There is so much that can be written here. I hope you will forgive my lack of writing skills and enjoy my visual. The eye of this artist is not always complimented by the written so please continue to visit the site and follow the ongoing updates to this piece. Till then please tell Tim’s story, show the work. Change this nation for the better. It starts with education to those that might end up hating some one else because there skin color is different or they have another language, or religion. Embracing these changes is one step needed for our country to continue thriving forward and thrive. As I wrap up this version of my story I hear the evening fireworks all around town. I can’t help but feel our success as a nation is bitter sweet and our pride some what presumptuous in all the celebration. We cannot rest on yesterdays achievements or stay in a one sided view of the county only told by the ruling class.
Onto the imagery.
1 - First image shows the strength in his face as I realized his determination to live the American dream and be happy. You can even try to kill me but I will still live well. I did not see this until I was ready to take the shot. He still can’t understand why they would want to do what they did. However proud with this modern flag the past is doomed to repeat itself. There is both pride and
sadness here.
2 - One of men came from behind and stabbed him in the chest before he fell to the ground. Wrapped in the American flag and the dream of prosperity.
3 - Once he was beaten by them one man, the only man convicted took the knife and dragged it down his arm. A vicious, hate crime. His arm was almost amputated. They took a vein from his back leg to connect the artery and save the arm.
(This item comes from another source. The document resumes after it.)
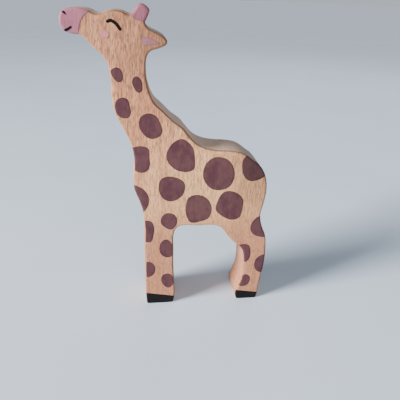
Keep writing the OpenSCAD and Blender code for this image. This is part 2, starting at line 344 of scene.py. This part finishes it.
def growth_rings(tree, grain):
    """0 in the pale early wood, 1 at the dark line where a year ends."""
    from_pith = vector_node(tree, "SUBTRACT", grain, PITH)
    radius = length_of(tree, vector_node(tree, "MULTIPLY", from_pith, (1, 1, 0.02)))
    wander = times(tree, cloud(tree, grain, WANDER_PERIODS, 2.0), RING_WANDER * MM)
    years = math_node(tree, "DIVIDE", math_node(tree, "ADD", radius, wander), RING_WIDTH * MM)
    return span(tree, math_node(tree, "FRACT", years), 0.25, 0.97)


def ray_flecks(tree, grain, periods):
    """Short dark dashes along the grain, as long and as wide as the periods allow."""
    inputs = [("Vector", stretched(tree, grain, periods)), ("Scale", 1.0), ("Randomness", 1.0)]
    cells = put(tree, "ShaderNodeTexVoronoi", inputs)
    dash = span(tree, cells.outputs["Distance"], FLECK_REACH, FLECK_REACH * 0.35)
    chance = put(tree, "ShaderNodeSeparateColor", [("Color", cells.outputs["Color"])]).outputs["Red"]
    return times(tree, dash, span(tree, chance, FLECK_SHARE, FLECK_SHARE + 0.25, 1.0, 0.0))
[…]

4 - This image attempts to bring in further the viewer. So that they may place themselves in his story. Without a face. It’s not about him anymore.
5 - This last image is about the ongoing American narrative. For all the other stories to be told or that have not been told. The immigrant, the person of color, and
the American struggle. This opens the door for others to tell their story.
NOTE: Since Tim is still in intensive therapy to gain use of his right arm (his good arm) there has been a go fund me page created to help him stay above water and pay rent. With only $200 a month from disability it’s not even enough to be a homeless person.